Когда гости поглощали ретрококтейли с креветками, Мэтью извинился и встал из-за стола. Выйдя в сад, он набрал мобильный номер Хелен. Наверное, она уехала к родителям, решил он. Хелен ведь не рассказывала ему о своих одиноких рождественских ужинах.
Узнав номер, Хелен ответила с натренированной беззаботностью.
– Я просто звоню пожелать счастливого Рождества.
– Хи-хи… М-да.
– Извини, что повел себя как последний кретин. Я знаю, ты переживала, и я правда… ну, я в самом деле хочу попросить у тебя прощения.
– Да не за что, – Хелен удавалось притворяться просто виртуозно.
– Значит, я прощен, Хелли?
– Точно. – Мэтью стало не по себе; не таким он представлял себе их примирение.
– Ты в порядке?
– Ага.
– Хорошо проводишь время?
– Фантастически. Мэтью немного помолчал.
– Где ты была вчера вечером? Хелен поняла, что победила.
– Извини, меня зовут. Я должна помочь маме. Пока.
Она отключилась, не услышав прощальных слов Мэтью:
– Я люблю тебя.
В таких случаях Хелен обычно ликовала. А сегодня она не только справилась с собой, но и он позвонил первым! Как ни странно, она перенесла победу относительно спокойно. Побродила по квартире, нашла свой список и добавила в него еще один пункт:
«То, как он называет меня Хелли».
Мэтью нажал отбой. Сердце колотилось как бешеное. Что-то случилось! Она всегда так радовалась, когда он звонил ей на Рождество! Сразу снимала трубку – как будто весь день сидела у телефона и ждала его звонка. В общем, так оно и было. И заканчивал разговор всегда он – либо звали дети, либо пора было садиться за стол, либо гости собирались играть в шарады. Хелен цеплялась за него, спрашивала, когда он перезвонит, говорила, как она несчастна, как она скучает по нему. Сегодня она не сразу подошла к телефону… Впервые в жизни Мэтью понял, что не является хозяином положения.
На Бартоломью-роуд отправились спать рано. Вечер прошел напряженно, несмотря на викторину, устроенную Софи для развлечения гостей. Оставшись одни, Мэтью и Софи снова поссорились. Мэтью целый день ждал новой ссоры; после разговора с Хелен он отчего-то злился на Софи, сам не понимая за что. Она начала первой, он только этого и ждал.

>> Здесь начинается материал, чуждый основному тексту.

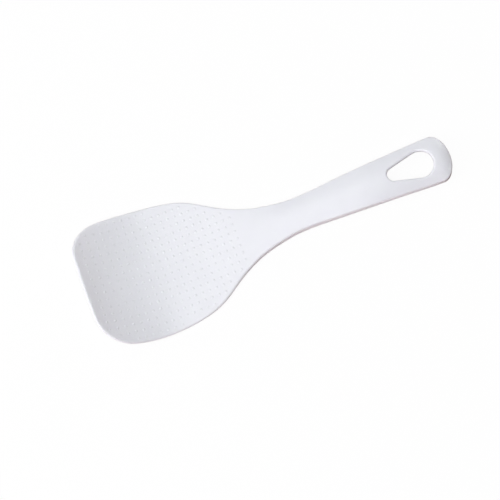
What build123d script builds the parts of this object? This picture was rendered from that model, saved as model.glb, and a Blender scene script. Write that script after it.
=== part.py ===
from build123d import *

import math
import os

# A moulded rice paddle lying on a table: one piece of plastic, blade and grip together.
# X runs along it from the tip of the blade to the end of the grip, Y across, Z up.
# The table is Z = 0, and the origin is on it, under the middle of the paddle.
# Distances along the paddle are measured from the tip, in millimetres.

# Plan of the blade and the grip
overall_length = 183.0
blade_width = 64.0
widest_at = 25.0
neck_at = 109.0
neck_width = 16.2
grip_width = 23.0
grip_round_length = 7.0

# Plan of the tip: a slightly bowed edge between two large round corners
tip_width = 56.4
tip_bow = 0.8
tip_corner_radius = 16.5

# Side view: the tip curls up in one arc, the belly rests flat on the table, and from the
# neck on the grip lifts a little clear of it
curl_length = 42.6
curl_angle = 47.0
lift_start = 90.0
lift_length = 62.0
grip_lift = 3.6
rest_cut = 0.12

# Thickness on the centre line, and how far the top falls from there to the rims
blade_thickness = 2.2
grip_thickness = 6.4
thicken_start = 52.0
blade_crown = 0.4
grip_crown = 3.0

# Thickness left where the top has rolled down at the grip's end, and the roll's length
end_thickness = 3.9
end_roll_length = 6.5

# Hanging hole, with its small end towards the blade and a soft lip
hole_length = 22.8
hole_big_radius = 6.5
hole_small_radius = 3.3
hole_to_end = 8.6
hole_lip_radius = 0.9

# Recess under the grip, which leaves an even wall and skin, also round the hanging hole
recess_start = 100.0
recess_wall = 2.2
recess_skin = 2.4
recess_roof_radius = 1.2

# How far a trimming shape runs past what it trims
overrun = 1.0

# Outline from the widest place to the neck: shares of the run and of the fall in width
shoulder_shares = [
    (0.2, 0.045),
    (0.33, 0.14),
    (0.42, 0.277),
    (0.52, 0.508),
    (0.62, 0.71),
    (0.74, 0.873),
    (0.88, 0.975),
]
# Outline from the neck to the round end: shares of the run and of the growth in width
grip_shares = [(0.17, 0.16), (0.5, 0.55), (0.8, 0.85)]
# Places of the cross sections, as shares of the overall length
section_shares = [
    0, 0.04, 0.08, 0.13, 0.18, 0.24, 0.31, 0.38, 0.46, 0.54, 0.62, 0.71, 0.8, 0.88, 0.945, 0.975, 1
]
# Roundings of the rims, as shares of the blade's wall at its rim
top_round_share = 0.5
bottom_round_share = 0.35

curl_radius = curl_length / math.sin(math.radians(curl_angle))
tip_rise = curl_radius * (1 - math.cos(math.radians(curl_angle)))
blank_height = tip_rise + grip_thickness + overrun
grip_round_at = overall_length - grip_round_length
rim_wall = blade_thickness - blade_crown
hole_start = overall_length - hole_to_end - hole_length
hole_big_at = overall_length - hole_to_end - hole_big_radius
hole_small_at = hole_start + hole_small_radius
recess_small_radius = neck_width / 2 - recess_wall
recess_big_radius = grip_width / 2 - recess_wall
recess_big_at = overall_length - recess_wall - recess_big_radius


def from_tip(distance, y=0.0):
    """A point of the plan, a distance from the tip and y off the centre line."""
    return (distance - overall_length / 2, y)


def smooth(share):
    """Ease a share from 0 to 1 with no kink at either end."""
    share = min(max(share, 0), 1)
    return share * share * (3 - 2 * share)


def grip_share(distance):
    """How far the cross section has turned from the blade's, 0, to the grip's, 1."""
    return smooth((distance - thicken_start) / (neck_at - thicken_start))


def blend(on_blade, on_grip, distance):
    """A size that changes smoothly from the blade to the grip."""
    return on_blade + (on_grip - on_blade) * grip_share(distance)


def slope(distance):
    """Angle of the curl, which is steepest at the tip."""
    inside = curl_length - max(distance, 0)
    return math.asin(max(inside, 0) / curl_radius)


def underside(distance):
    """Height of the underside, before the belly is cut flat."""
    past_tip = max(-distance, 0)
    curl = curl_radius * (1 - math.cos(slope(distance))) + past_tip * math.tan(slope(distance))
    lift = grip_lift * smooth((distance - lift_start) / lift_length)
    return curl + lift - rest_cut


def rolled(distance):
    """Share of the thickness that is left where the top rolls down at the grip's end."""
    share = max(distance - overall_length + end_roll_length, 0) / end_roll_length
    return 1 - (1 - end_thickness / grip_thickness) * share ** 2


def top(distance):
    """Height of the top on the centre line."""
    thickness = blend(blade_thickness, grip_thickness, distance) * rolled(distance)
    return underside(distance) + thickness / math.cos(slope(distance))


def cross_sections(skin, foot):
    """Cross sections along the paddle, their tops a skin lower and their feet lower than the real ones."""
    distances = [share * overall_length for share in section_shares]
    sections = []
    for distance in [-overrun] + distances + [overall_length + overrun]:
        rim = blend(blade_width / 2, grip_width / 2, distance)
        half = rim + overrun
        fall = blend(blade_crown, grip_crown, distance) * rolled(distance) * (half / rim) ** 2
        low = underside(distance) - foot
        high = top(distance) - skin
        with BuildSketch(Plane.YZ.offset(from_tip(distance)[0])) as section:
            with BuildLine():
                Polyline((-half, high - fall), (-half, low), (half, low), (half, high - fall))
                ThreePointArc((half, high - fall), (0, high), (-half, high - fall))
            make_face()
        sections.append(section.sketch)
    return sections


def outline_points(shares, start, end):
    """Points of the outline from one corner to the next, each a distance and a half width."""
    points = [start]
    for along, across in shares:
        distance = start[0] + along * (end[0] - start[0])
        points.append((distance, start[1] + across * (end[1] - start[1])))
    points.append(end)
    return [from_tip(*point) for point in points]


def is_upright(face):
    """Whether a face stands square to the table."""
    return face.normal_at().Z ** 2 < math.radians(1) ** 2


def is_hole_wall(face):
    """Whether an upright face belongs to the hanging hole."""
    hole_middle = Vector(*from_tip(hole_start + hole_length / 2))
    return is_upright(face) and abs(face.center().X - hole_middle.X) < hole_length / 2 + overrun \
        and abs(face.center().Y) < hole_big_radius


def is_top_edge(edge):
    """Whether a rim's edge is on the top and not on the underside."""
    place = edge.position_at(0.5)
    distance = place.X + overall_length / 2
    return place.Z > underside(distance) + rim_wall / 2


# Plan outline of the whole paddle
with BuildSketch() as plan:
    with BuildLine():
        widest = (widest_at, blade_width / 2)
        neck = (neck_at, neck_width / 2)
        grip_end = (grip_round_at, grip_width / 2)
        ThreePointArc(from_tip(tip_bow, -tip_width / 2), from_tip(0), from_tip(tip_bow, tip_width / 2))
        side = Spline(from_tip(tip_bow, tip_width / 2), from_tip(*widest), tangents=[(1, 0.25), (1, 0)])
        shoulder = Spline(*outline_points(shoulder_shares, widest, neck), tangents=[(1, 0), (1, 0)])
        grip_side = Spline(*outline_points(grip_shares, neck, grip_end), tangents=[(1, 0), (1, 0)])
        mirror([side, shoulder, grip_side], about=Plane.XZ)
        EllipticalCenterArc(
            from_tip(grip_round_at), grip_round_length, grip_width / 2, start_angle=-90, arc_size=180
        )
    make_face()
    fillet(plan.vertices().group_by(Axis.X)[0], radius=tip_corner_radius)

# Plan of the hanging hole
with BuildSketch() as hole:
    with Locations(from_tip(hole_small_at)):
        Circle(hole_small_radius)
    with Locations(from_tip(hole_big_at)):
        Circle(hole_big_radius)
    make_hull()

# Plan of the recess, which widens with the grip and runs on round the hanging hole
with BuildSketch() as recess_plan:
    with Locations(from_tip(recess_start + recess_small_radius)):
        Circle(recess_small_radius)
    with Locations(from_tip(recess_big_at)):
        Circle(recess_big_radius)
    make_hull()

# Shape that the recess takes out of the grip, with its roof even with the crowned top
recess_sections = cross_sections(recess_skin, grip_thickness)
with BuildPart() as recess:
    add(recess_plan.sketch)
    extrude(amount=blank_height)
    loft(recess_sections, mode=Mode.INTERSECT)
    roof = recess.faces().sort_by(Axis.Z)[-1]
    fillet(roof.edges(), radius=recess_roof_radius)

# The paddle: its plan trimmed to its curled and crowned side view and rounded, then cored
# from below, pierced, and cut flat where it rests on the table
paddle_sections = cross_sections(0, 0)
with BuildPart() as paddle:
    add(plan.sketch)
    extrude(amount=blank_height, both=True)
    loft(paddle_sections, mode=Mode.INTERSECT)

    rims = paddle.faces().filter_by(is_upright).edges().filter_by(GeomType.LINE, reverse=True)
    top_rims = rims.filter_by(is_top_edge)
    fillet(top_rims, radius=top_round_share * rim_wall)
    fillet(rims - top_rims, radius=bottom_round_share * rim_wall)

    add(recess.part, mode=Mode.SUBTRACT)
    add(hole.sketch)
    extrude(amount=blank_height, both=True, mode=Mode.SUBTRACT)
    lips = paddle.faces().filter_by(is_hole_wall).edges().filter_by(GeomType.LINE, reverse=True)
    fillet(lips, radius=hole_lip_radius)

    split(bisect_by=Plane.XY, keep=Keep.TOP)

paddle.part.label = "paddle"
os.makedirs("parts", exist_ok=True)
export_step(paddle.part, "parts/paddle.step")
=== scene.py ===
import math

import bpy
from mathutils import Matrix, Vector


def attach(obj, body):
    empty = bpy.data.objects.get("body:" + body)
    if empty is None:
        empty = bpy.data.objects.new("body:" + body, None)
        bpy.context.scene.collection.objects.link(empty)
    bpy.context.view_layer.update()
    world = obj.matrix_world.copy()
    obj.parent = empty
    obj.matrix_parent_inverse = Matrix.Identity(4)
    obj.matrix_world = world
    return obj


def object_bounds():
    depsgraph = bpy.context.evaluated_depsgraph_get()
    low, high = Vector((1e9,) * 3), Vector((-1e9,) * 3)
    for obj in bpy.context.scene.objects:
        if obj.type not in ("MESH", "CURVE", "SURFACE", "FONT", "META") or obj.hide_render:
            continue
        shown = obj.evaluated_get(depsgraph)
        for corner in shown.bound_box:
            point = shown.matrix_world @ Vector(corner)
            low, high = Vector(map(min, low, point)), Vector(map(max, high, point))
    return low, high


# A white moulded rice paddle lying on a pale floor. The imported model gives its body; the nubs
# on the serving side of the blade, the plastic and the studio are made here.
# All lengths are in metres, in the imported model's own place.

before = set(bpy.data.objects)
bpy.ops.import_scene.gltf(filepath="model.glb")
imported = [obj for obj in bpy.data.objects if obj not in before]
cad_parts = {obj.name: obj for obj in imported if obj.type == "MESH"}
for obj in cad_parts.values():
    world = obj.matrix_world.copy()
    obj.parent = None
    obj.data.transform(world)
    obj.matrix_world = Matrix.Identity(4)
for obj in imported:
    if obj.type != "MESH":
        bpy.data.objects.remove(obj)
model_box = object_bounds()
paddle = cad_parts["paddle"]

# Nubs: low domes in a square pattern over the blade, seen from above
nub_width = 0.0015
nub_height = 0.00016
nub_skirt = nub_height / 3
nub_column_pitch = 0.00351
nub_row_pitch = 0.00365
nub_columns = 21
nub_rows_each_side = 8
first_nub_from_tip = 0.00491
nub_clear_of_rim = 0.0021
clearance_checks = 16
nub_sides = 10
nub_rings = 20
nub_smooth_below = math.radians(60)

# Camera, at the photograph's angle
camera_place = Vector((-0.00584, -0.18543, 0.68533))
camera_right = Vector((0.93142, -0.34973, -0.10073))
camera_up = Vector((0.36381, 0.90220, 0.23167))
camera_back = Vector((0.00985, -0.25243, 0.96757))
camera_lens = 107.15
sensor_width = 36.0

# Plastic: its two tints, and the stretch along the paddle where the blade's matte finish
# turns into the grip's smoother one
dull_white = (0.80, 0.82, 0.86, 1)
bright_white = (0.83, 0.85, 0.89, 1)
matte_until = -0.012
smooth_from = 0.018
grip_grain_share = 0.35
roughness_wander = 0.04

# Grain: how fine it, its ripple and its clouds are, the ripple's share of it, and its height
grain_fineness = 2200.0
ripple_fineness = 260.0
cloud_fineness = 38.0
ripple_share = 0.35
cloud_low = 0.32
cloud_high = 0.68
grain_height = 0.00003

# Soft boxes: a name, a place, a size, a power and a colour
soft_boxes = [
    ("front_left", (-0.52, -0.45, 1.35), 0.9, 9.9, (0.92, 0.97, 1.0)),
    ("back_left", (-0.52, 0.3, 1.38), 0.9, 5.3, (1.0, 1.0, 0.97)),
    ("overhead", (0.0, 0.3, 1.5), 0.7, 1.9, (0.98, 0.98, 1.0)),
    ("beyond_tip", (-1.2, 0.0, 0.8), 0.8, 8.3, (1.0, 0.93, 0.94)),
    ("beyond_end", (1.05, 0.95, 0.3), 0.75, 9.0, (1.0, 1.0, 1.0)),
]

# Sky that lights the paddle, and where along each axis one colour turns into the next;
# the camera sees a white backdrop in its place
sky_strength = 0.8
zenith_colour = (0.02, 0.02, 0.02, 1)
front_colour = (1.1, 0.94, 0.98, 1)
back_colour = (0.05, 0.05, 0.06, 1)
end_colour = (0.25, 0.16, 0.15, 1)
backdrop_white = (1.25, 1.25, 1.25, 1)
front_to_back = (-0.5, 0.5)
side_to_end = (0.1, 0.9)
horizon_to_zenith = (0.1, 0.85)

# Floor: the camera sees it glow white; the paddle sees it warmer, and dark beyond the grip's end
floor_size = 40.0
floor_drop = 0.00002
floor_glow = 0.96
floor_white = (0.9, 0.9, 0.9, 1)
floor_bounce = (0.78, 0.68, 0.66, 1)
floor_bounce_at_end = (0.16, 0.08, 0.05, 1)
floor_darkens_from = 0.07
floor_dark_at = 0.1


def nothing_selected():
    """Leave no object selected and none in edit mode."""
    if bpy.context.object and bpy.context.object.mode != "OBJECT":
        bpy.ops.object.mode_set(mode="OBJECT")
    bpy.ops.object.select_all(action="DESELECT")


# Camera
def place_camera():
    data = bpy.data.cameras.new("photo_camera")
    data.lens = camera_lens
    data.sensor_width = sensor_width
    data.clip_start = 0.01
    data.clip_end = 50.0
    camera = bpy.data.objects.new("photo_camera", data)
    bpy.context.scene.collection.objects.link(camera)
    turn = Matrix((camera_right, camera_up, camera_back)).transposed().to_4x4()
    camera.matrix_world = Matrix.Translation(camera_place) @ turn
    bpy.context.scene.camera = camera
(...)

– Какая муха тебя укусила за обедом?
Софи даже не поняла, почему они дико поскандалили. Мэтью осыпал ее обвинениями; она тщетно пыталась оправдаться. Он винил ее во всех смертных грехах: она не понимает, сколько стрессов ему приходится испытывать на работе; она вообще перестала выбираться в свет и следить за собой; зачем ее мать интересуется, почему он так часто задерживается на работе…..
– Она меня оскорбила! – кричал он. – Намекала, будто я не справляюсь со своей работой, уделяю недостаточно внимания детям – и мало ли что еще!
– Ничего она тебя не оскорбляла. – Софи тоже повысила голос. – Хотела просто пообщаться с тобой. Просто неудачно выразилась, только и всего.
В пылу ссоры Мэтью обвинил жену в том, что они все реже занимаются любовью, в том, что он из сил выбивается, пытаясь продвинуться по карьерной лестнице, – а также, как ни странно, в том, что она плохо одевается.
– Это старомодно! – кричал он.
– Какое, черт побери, тебе дело до того, что я надеваю на работу? – вспылила она в ответ. – Ты и сам едва ли подойдешь для рекламы на обложке журнала для мужчин!
Софи видела мужа таким злобным всего раз в жизни – тринадцать лет назад, когда она сообщила ему, что беременна. Сбросив маску ответственного главы семьи, он вопил, что не хочет снова проходить через отцовство. Он уже все знает, черт побери! Как она посмела забеременеть, не посоветовавшись с ним? Софи обозлилась. Как он посмел сделать ей ребенка, не посоветовавшись с ней? Тогда Мэтью заявил, что мысли о ребенке стесняют и сковывают его; он устал от отношений, в результате которых чувствует себя загнанным в угол. Потом он уверял, что не намерен связывать себя какими-либо обязательствами – снова недосыпать и жертвовать свободным временем и поездками в гости. В довершение всего он заявил, что ему противно смотреть, как любимая женщина раздувается, словно воздушный шар, и у нее появляются растяжки и варикоз. Он любит ее такой, какая она сейчас; если честно, неприятно смотреть, как уходит ее красота.